* **GIVEN RECORDS**:
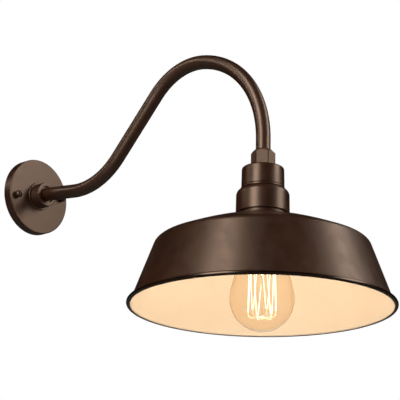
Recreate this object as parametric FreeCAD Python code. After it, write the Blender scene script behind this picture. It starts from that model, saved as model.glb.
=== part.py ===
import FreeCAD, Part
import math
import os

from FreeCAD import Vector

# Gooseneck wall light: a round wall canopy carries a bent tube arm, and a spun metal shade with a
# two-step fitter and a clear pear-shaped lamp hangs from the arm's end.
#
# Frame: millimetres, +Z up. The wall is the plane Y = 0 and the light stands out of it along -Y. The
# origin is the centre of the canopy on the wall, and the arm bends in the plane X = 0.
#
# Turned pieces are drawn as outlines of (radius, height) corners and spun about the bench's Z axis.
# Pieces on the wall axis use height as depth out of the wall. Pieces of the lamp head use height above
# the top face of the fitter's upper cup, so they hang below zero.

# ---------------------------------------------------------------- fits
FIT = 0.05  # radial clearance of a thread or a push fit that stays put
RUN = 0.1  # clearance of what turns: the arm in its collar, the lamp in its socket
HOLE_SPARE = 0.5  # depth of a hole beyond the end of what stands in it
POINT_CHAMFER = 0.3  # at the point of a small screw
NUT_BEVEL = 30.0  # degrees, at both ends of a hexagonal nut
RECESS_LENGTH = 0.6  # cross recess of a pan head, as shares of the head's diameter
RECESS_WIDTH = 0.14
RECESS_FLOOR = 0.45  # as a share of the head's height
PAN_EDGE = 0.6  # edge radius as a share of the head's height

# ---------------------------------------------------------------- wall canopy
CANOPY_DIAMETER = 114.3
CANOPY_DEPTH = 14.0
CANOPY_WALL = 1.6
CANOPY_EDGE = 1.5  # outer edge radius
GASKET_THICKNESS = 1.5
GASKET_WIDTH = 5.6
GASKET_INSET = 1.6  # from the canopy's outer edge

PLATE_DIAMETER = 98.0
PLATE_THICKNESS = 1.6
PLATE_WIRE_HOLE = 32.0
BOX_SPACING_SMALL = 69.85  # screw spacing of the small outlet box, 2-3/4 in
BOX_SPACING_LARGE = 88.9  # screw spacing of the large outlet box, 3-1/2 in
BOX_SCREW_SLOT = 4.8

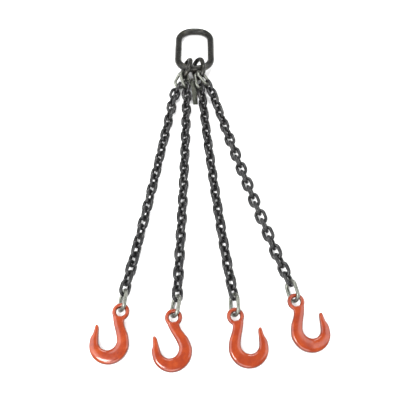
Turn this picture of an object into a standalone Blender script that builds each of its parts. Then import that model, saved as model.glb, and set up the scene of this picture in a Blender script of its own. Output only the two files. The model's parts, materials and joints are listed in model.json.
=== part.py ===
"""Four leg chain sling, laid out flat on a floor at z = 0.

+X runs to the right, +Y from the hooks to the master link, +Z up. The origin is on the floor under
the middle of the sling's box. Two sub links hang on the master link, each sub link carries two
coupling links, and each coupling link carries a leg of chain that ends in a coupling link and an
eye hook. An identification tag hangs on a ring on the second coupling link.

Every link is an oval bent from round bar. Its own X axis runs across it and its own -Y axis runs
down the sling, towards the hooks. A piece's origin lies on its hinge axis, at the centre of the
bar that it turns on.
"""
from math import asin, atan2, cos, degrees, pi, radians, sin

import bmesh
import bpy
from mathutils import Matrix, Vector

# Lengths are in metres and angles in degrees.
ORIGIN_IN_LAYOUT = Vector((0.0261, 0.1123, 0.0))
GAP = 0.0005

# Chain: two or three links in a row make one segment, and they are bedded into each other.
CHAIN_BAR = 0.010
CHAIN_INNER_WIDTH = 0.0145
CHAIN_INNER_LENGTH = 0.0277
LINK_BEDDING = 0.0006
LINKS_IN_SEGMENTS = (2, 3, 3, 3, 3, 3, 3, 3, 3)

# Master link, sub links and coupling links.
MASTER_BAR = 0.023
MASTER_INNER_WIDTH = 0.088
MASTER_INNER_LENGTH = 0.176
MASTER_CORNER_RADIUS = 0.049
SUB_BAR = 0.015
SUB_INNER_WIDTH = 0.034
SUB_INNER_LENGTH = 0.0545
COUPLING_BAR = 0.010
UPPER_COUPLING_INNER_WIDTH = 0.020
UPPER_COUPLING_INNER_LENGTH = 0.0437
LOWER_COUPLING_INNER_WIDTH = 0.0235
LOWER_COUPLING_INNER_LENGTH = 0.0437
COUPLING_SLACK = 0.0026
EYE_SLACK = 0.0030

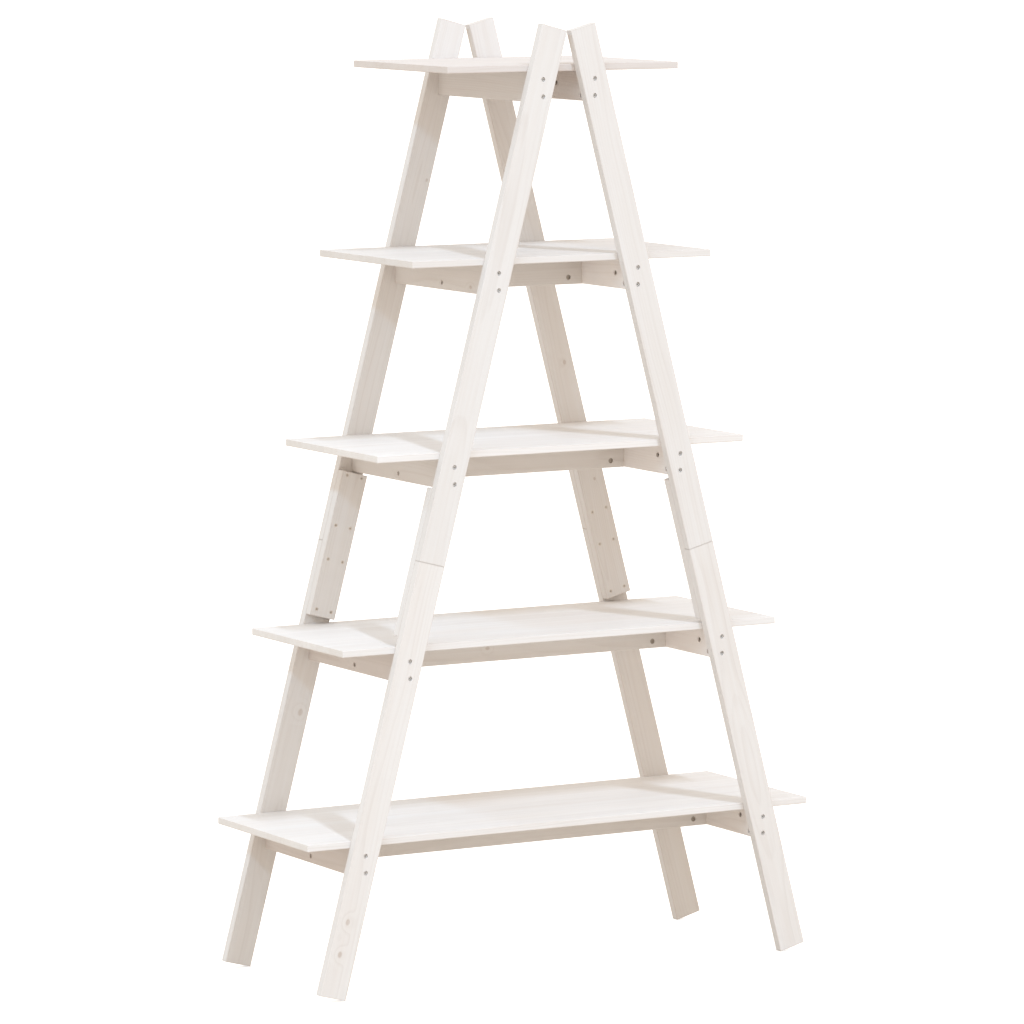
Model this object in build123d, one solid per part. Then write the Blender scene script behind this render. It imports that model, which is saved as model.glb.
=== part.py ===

* **STATED GOAL**:
The records above should be restated word for word, please.

* **TASK ANSWER**:
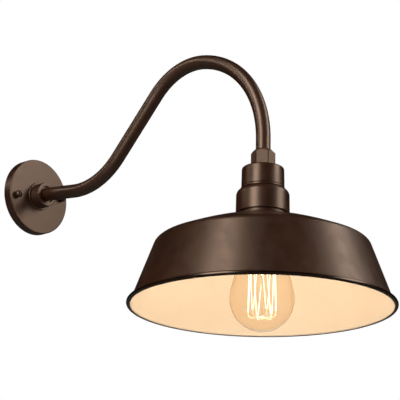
Recreate this object as parametric FreeCAD Python code. After it, write the Blender scene script behind this picture. It starts from that model, saved as model.glb.
=== part.py ===
import FreeCAD, Part
import math
import os

from FreeCAD import Vector

# Gooseneck wall light: a round wall canopy carries a bent tube arm, and a spun metal shade with a
# two-step fitter and a clear pear-shaped lamp hangs from the arm's end.
#
# Frame: millimetres, +Z up. The wall is the plane Y = 0 and the light stands out of it along -Y. The
# origin is the centre of the canopy on the wall, and the arm bends in the plane X = 0.
#
# Turned pieces are drawn as outlines of (radius, height) corners and spun about the bench's Z axis.
# Pieces on the wall axis use height as depth out of the wall. Pieces of the lamp head use height above
# the top face of the fitter's upper cup, so they hang below zero.

# ---------------------------------------------------------------- fits
FIT = 0.05  # radial clearance of a thread or a push fit that stays put
RUN = 0.1  # clearance of what turns: the arm in its collar, the lamp in its socket
HOLE_SPARE = 0.5  # depth of a hole beyond the end of what stands in it
POINT_CHAMFER = 0.3  # at the point of a small screw
NUT_BEVEL = 30.0  # degrees, at both ends of a hexagonal nut
RECESS_LENGTH = 0.6  # cross recess of a pan head, as shares of the head's diameter
RECESS_WIDTH = 0.14
RECESS_FLOOR = 0.45  # as a share of the head's height
PAN_EDGE = 0.6  # edge radius as a share of the head's height

# ---------------------------------------------------------------- wall canopy
CANOPY_DIAMETER = 114.3
CANOPY_DEPTH = 14.0
CANOPY_WALL = 1.6
CANOPY_EDGE = 1.5  # outer edge radius
GASKET_THICKNESS = 1.5
GASKET_WIDTH = 5.6
GASKET_INSET = 1.6  # from the canopy's outer edge

PLATE_DIAMETER = 98.0
PLATE_THICKNESS = 1.6
PLATE_WIRE_HOLE = 32.0
BOX_SPACING_SMALL = 69.85  # screw spacing of the small outlet box, 2-3/4 in
BOX_SPACING_LARGE = 88.9  # screw spacing of the large outlet box, 3-1/2 in
BOX_SCREW_SLOT = 4.8

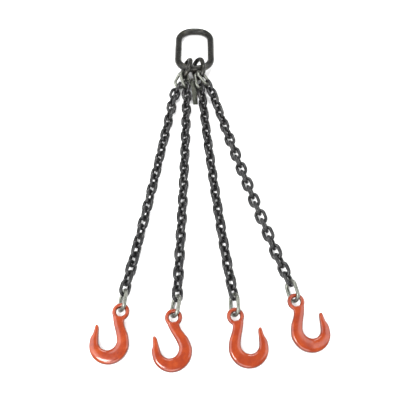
Turn this picture of an object into a standalone Blender script that builds each of its parts. Then import that model, saved as model.glb, and set up the scene of this picture in a Blender script of its own. Output only the two files. The model's parts, materials and joints are listed in model.json.
=== part.py ===
"""Four leg chain sling, laid out flat on a floor at z = 0.

+X runs to the right, +Y from the hooks to the master link, +Z up. The origin is on the floor under
the middle of the sling's box. Two sub links hang on the master link, each sub link carries two
coupling links, and each coupling link carries a leg of chain that ends in a coupling link and an
eye hook. An identification tag hangs on a ring on the second coupling link.

Every link is an oval bent from round bar. Its own X axis runs across it and its own -Y axis runs
down the sling, towards the hooks. A piece's origin lies on its hinge axis, at the centre of the
bar that it turns on.
"""
from math import asin, atan2, cos, degrees, pi, radians, sin

import bmesh
import bpy
from mathutils import Matrix, Vector

# Lengths are in metres and angles in degrees.
ORIGIN_IN_LAYOUT = Vector((0.0261, 0.1123, 0.0))
GAP = 0.0005

# Chain: two or three links in a row make one segment, and they are bedded into each other.
CHAIN_BAR = 0.010
CHAIN_INNER_WIDTH = 0.0145
CHAIN_INNER_LENGTH = 0.0277
LINK_BEDDING = 0.0006
LINKS_IN_SEGMENTS = (2, 3, 3, 3, 3, 3, 3, 3, 3)

# Master link, sub links and coupling links.
MASTER_BAR = 0.023
MASTER_INNER_WIDTH = 0.088
MASTER_INNER_LENGTH = 0.176
MASTER_CORNER_RADIUS = 0.049
SUB_BAR = 0.015
SUB_INNER_WIDTH = 0.034
SUB_INNER_LENGTH = 0.0545
COUPLING_BAR = 0.010
UPPER_COUPLING_INNER_WIDTH = 0.020
UPPER_COUPLING_INNER_LENGTH = 0.0437
LOWER_COUPLING_INNER_WIDTH = 0.0235
LOWER_COUPLING_INNER_LENGTH = 0.0437
COUPLING_SLACK = 0.0026
EYE_SLACK = 0.0030

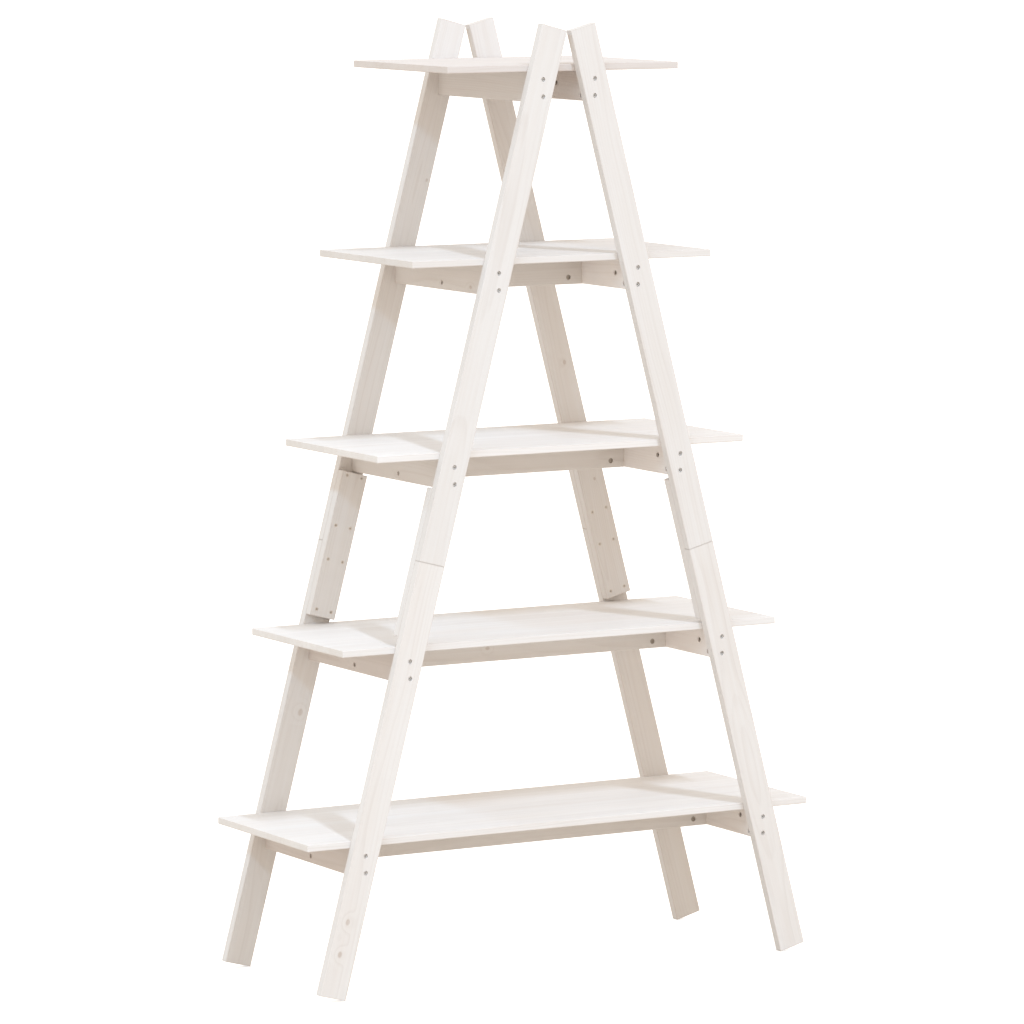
Model this object in build123d, one solid per part. Then write the Blender scene script behind this render. It imports that model, which is saved as model.glb.
=== part.py ===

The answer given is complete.